Long Short-Term Memory (LSTM) is a special Recurrent Neural Network (RNN) architecture inspired by biological memory. RNN has been successfully adopted in existing studies of various NLP tasks because of its flexibility to handle dynamic input sequences and ability to comprehend relations between inputs within a sequence.
However, the standard RNN unit contains a single \(tanh\) layer and suffers from the problem of vanishing gradient, thus cannot capture long-term dependencies and cannot be trained efficiently.
To solve this problem, LSTM introduces a mechanism of "long-term memory" in addition to the "short-term memory" effect of the standard RNN. The following figure shows the inside look of a LSTM unit.

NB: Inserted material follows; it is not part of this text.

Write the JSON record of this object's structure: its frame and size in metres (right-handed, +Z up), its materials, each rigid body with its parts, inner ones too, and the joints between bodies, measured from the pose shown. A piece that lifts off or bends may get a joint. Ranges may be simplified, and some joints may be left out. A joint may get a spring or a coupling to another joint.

The inputs of an LSTM unit at time point \(t\) include the current input \(x_t\), the previous output \(h_{t-1}\), and the previous memory \(C_{t-1}\). First of all, the unit decides what to "forget" from the previous memory via a "forget gate" defined as
$$
f_t = \sigma(W_f\cdot[h_{t-1}, x_t] + b_f)
$$
This gate takes the previous output and the current data as input, and produces values between 0 and 1 via a sigmoid function. Next, the LSTM unit decides what "new knowledge" to memorize with an "input gate":
$$
i_t = \sigma(W_i\cdot[h_{t-1}, x_t] + b_i)
$$
And the new information to be memorized is generated by a tanh layer:
$$
\tilde{C}_t = \tanh(W_C\cdot[h_{t-1}, x_t] + b_C)
$$
Having the above definitions, the LSTM unit updates the long-term memory:
$$
C_t = f_t\ast C_{t-1} + i_t\ast\tilde{C}_t
$$
Finally, the output of the unit is generated by an "output gate":
$$
o_t = \sigma(W_o\cdot[h_{t-1}, x_t] + b_o)
$$
$$
h_t = o_t\ast\tanh(C_t)
$$
LSTM is very useful in NLP tasks because high-level semantics are often reflected in sequences of consecutive words in human languages.